Below is a listing; copy all of it exactly.
═══
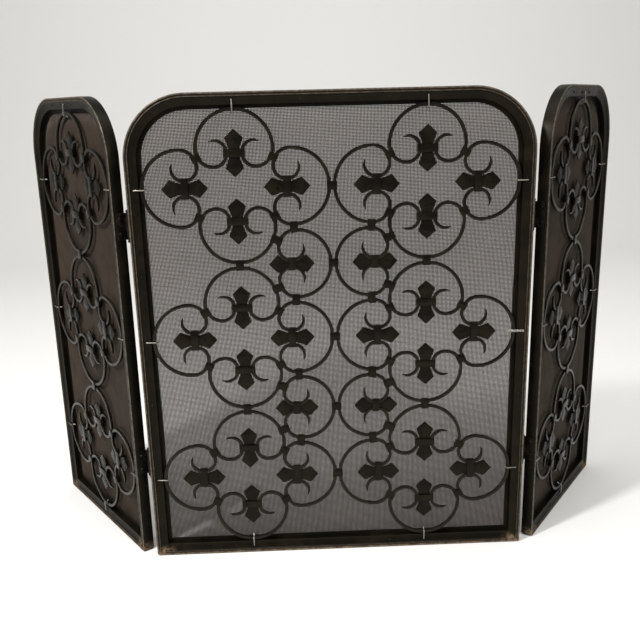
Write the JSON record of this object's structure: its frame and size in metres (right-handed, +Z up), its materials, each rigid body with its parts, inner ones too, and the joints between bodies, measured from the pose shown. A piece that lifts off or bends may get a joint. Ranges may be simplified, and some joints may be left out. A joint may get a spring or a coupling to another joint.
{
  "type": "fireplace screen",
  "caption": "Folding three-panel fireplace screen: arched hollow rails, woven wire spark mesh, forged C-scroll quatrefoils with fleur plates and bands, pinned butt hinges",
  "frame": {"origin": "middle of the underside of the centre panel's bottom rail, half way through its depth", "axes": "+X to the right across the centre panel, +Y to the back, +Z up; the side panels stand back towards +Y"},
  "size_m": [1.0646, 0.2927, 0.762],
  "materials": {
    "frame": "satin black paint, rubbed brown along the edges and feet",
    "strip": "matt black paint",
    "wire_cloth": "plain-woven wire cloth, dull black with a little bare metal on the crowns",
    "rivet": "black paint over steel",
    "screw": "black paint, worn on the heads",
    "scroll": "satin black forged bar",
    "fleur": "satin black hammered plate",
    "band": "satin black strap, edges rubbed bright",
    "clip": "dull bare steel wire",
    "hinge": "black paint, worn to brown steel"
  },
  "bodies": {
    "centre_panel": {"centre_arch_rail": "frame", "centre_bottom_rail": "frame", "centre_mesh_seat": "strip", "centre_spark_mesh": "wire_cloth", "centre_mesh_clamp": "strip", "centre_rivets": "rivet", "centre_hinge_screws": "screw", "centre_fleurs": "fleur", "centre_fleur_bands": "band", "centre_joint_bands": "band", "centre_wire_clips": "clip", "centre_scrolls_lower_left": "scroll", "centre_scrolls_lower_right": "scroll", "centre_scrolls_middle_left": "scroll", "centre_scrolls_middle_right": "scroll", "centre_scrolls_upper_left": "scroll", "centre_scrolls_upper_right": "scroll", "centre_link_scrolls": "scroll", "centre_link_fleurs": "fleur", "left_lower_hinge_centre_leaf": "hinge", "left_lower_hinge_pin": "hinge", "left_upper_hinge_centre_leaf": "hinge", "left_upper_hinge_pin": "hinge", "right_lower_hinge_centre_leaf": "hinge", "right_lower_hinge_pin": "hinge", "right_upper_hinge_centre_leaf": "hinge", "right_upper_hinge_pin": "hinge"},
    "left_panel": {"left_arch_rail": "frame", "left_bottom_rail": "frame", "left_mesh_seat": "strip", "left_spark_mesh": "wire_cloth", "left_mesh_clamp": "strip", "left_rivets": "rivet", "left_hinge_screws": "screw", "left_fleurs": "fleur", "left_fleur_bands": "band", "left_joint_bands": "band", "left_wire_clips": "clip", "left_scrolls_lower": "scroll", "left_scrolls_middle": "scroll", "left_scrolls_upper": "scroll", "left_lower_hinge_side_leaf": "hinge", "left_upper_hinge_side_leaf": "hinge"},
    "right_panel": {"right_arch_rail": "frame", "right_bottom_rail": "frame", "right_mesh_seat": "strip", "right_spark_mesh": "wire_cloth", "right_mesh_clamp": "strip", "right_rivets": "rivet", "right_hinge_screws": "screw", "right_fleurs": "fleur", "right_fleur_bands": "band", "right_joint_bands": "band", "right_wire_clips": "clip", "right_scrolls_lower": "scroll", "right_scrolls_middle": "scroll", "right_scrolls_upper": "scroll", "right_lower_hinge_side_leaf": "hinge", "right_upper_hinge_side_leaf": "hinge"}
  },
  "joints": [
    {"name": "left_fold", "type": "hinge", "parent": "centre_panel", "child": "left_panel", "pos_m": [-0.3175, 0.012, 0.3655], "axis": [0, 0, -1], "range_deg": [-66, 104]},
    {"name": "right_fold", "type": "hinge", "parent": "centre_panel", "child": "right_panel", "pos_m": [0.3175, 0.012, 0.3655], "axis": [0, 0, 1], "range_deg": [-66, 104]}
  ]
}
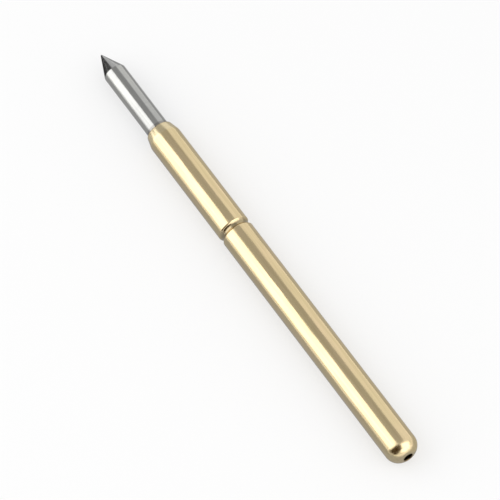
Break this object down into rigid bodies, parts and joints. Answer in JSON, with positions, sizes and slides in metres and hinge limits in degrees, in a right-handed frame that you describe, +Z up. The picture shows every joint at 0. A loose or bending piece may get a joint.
═══
*Problem solution*
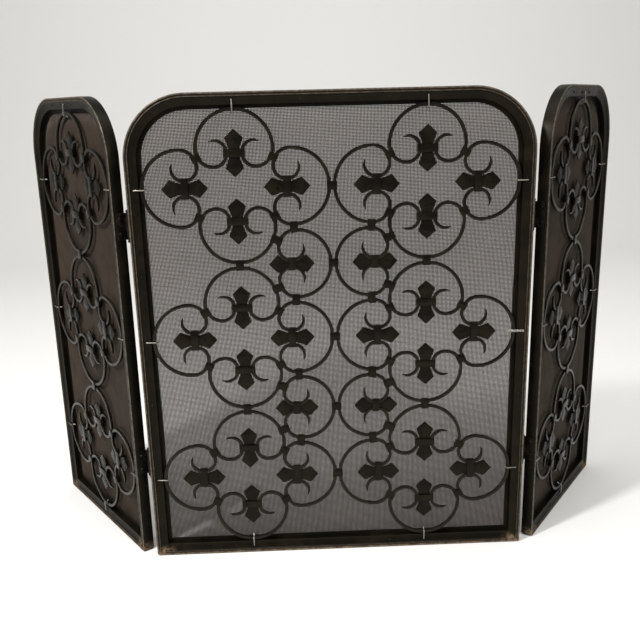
Write the JSON record of this object's structure: its frame and size in metres (right-handed, +Z up), its materials, each rigid body with its parts, inner ones too, and the joints between bodies, measured from the pose shown. A piece that lifts off or bends may get a joint. Ranges may be simplified, and some joints may be left out. A joint may get a spring or a coupling to another joint.
{
  "type": "fireplace screen",
  "caption": "Folding three-panel fireplace screen: arched hollow rails, woven wire spark mesh, forged C-scroll quatrefoils with fleur plates and bands, pinned butt hinges",
  "frame": {"origin": "middle of the underside of the centre panel's bottom rail, half way through its depth", "axes": "+X to the right across the centre panel, +Y to the back, +Z up; the side panels stand back towards +Y"},
  "size_m": [1.0646, 0.2927, 0.762],
  "materials": {
    "frame": "satin black paint, rubbed brown along the edges and feet",
    "strip": "matt black paint",
    "wire_cloth": "plain-woven wire cloth, dull black with a little bare metal on the crowns",
    "rivet": "black paint over steel",
    "screw": "black paint, worn on the heads",
    "scroll": "satin black forged bar",
    "fleur": "satin black hammered plate",
    "band": "satin black strap, edges rubbed bright",
    "clip": "dull bare steel wire",
    "hinge": "black paint, worn to brown steel"
  },
  "bodies": {
    "centre_panel": {"centre_arch_rail": "frame", "centre_bottom_rail": "frame", "centre_mesh_seat": "strip", "centre_spark_mesh": "wire_cloth", "centre_mesh_clamp": "strip", "centre_rivets": "rivet", "centre_hinge_screws": "screw", "centre_fleurs": "fleur", "centre_fleur_bands": "band", "centre_joint_bands": "band", "centre_wire_clips": "clip", "centre_scrolls_lower_left": "scroll", "centre_scrolls_lower_right": "scroll", "centre_scrolls_middle_left": "scroll", "centre_scrolls_middle_right": "scroll", "centre_scrolls_upper_left": "scroll", "centre_scrolls_upper_right": "scroll", "centre_link_scrolls": "scroll", "centre_link_fleurs": "fleur", "left_lower_hinge_centre_leaf": "hinge", "left_lower_hinge_pin": "hinge", "left_upper_hinge_centre_leaf": "hinge", "left_upper_hinge_pin": "hinge", "right_lower_hinge_centre_leaf": "hinge", "right_lower_hinge_pin": "hinge", "right_upper_hinge_centre_leaf": "hinge", "right_upper_hinge_pin": "hinge"},
    "left_panel": {"left_arch_rail": "frame", "left_bottom_rail": "frame", "left_mesh_seat": "strip", "left_spark_mesh": "wire_cloth", "left_mesh_clamp": "strip", "left_rivets": "rivet", "left_hinge_screws": "screw", "left_fleurs": "fleur", "left_fleur_bands": "band", "left_joint_bands": "band", "left_wire_clips": "clip", "left_scrolls_lower": "scroll", "left_scrolls_middle": "scroll", "left_scrolls_upper": "scroll", "left_lower_hinge_side_leaf": "hinge", "left_upper_hinge_side_leaf": "hinge"},
    "right_panel": {"right_arch_rail": "frame", "right_bottom_rail": "frame", "right_mesh_seat": "strip", "right_spark_mesh": "wire_cloth", "right_mesh_clamp": "strip", "right_rivets": "rivet", "right_hinge_screws": "screw", "right_fleurs": "fleur", "right_fleur_bands": "band", "right_joint_bands": "band", "right_wire_clips": "clip", "right_scrolls_lower": "scroll", "right_scrolls_middle": "scroll", "right_scrolls_upper": "scroll", "right_lower_hinge_side_leaf": "hinge", "right_upper_hinge_side_leaf": "hinge"}
  },
  "joints": [
    {"name": "left_fold", "type": "hinge", "parent": "centre_panel", "child": "left_panel", "pos_m": [-0.3175, 0.012, 0.3655], "axis": [0, 0, -1], "range_deg": [-66, 104]},
    {"name": "right_fold", "type": "hinge", "parent": "centre_panel", "child": "right_panel", "pos_m": [0.3175, 0.012, 0.3655], "axis": [0, 0, 1], "range_deg": [-66, 104]}
  ]
}
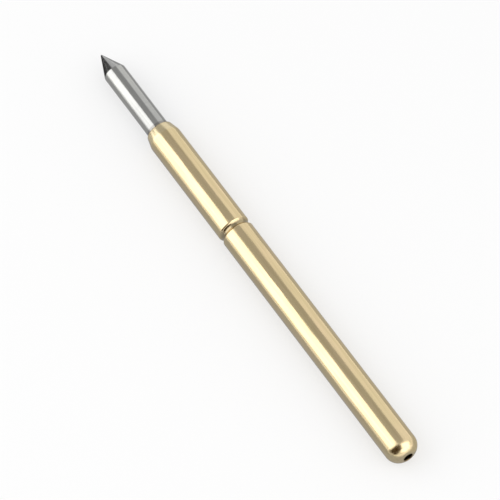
Break this object down into rigid bodies, parts and joints. Answer in JSON, with positions, sizes and slides in metres and hinge limits in degrees, in a right-handed frame that you describe, +Z up. The picture shows every joint at 0. A loose or bending piece may get a joint.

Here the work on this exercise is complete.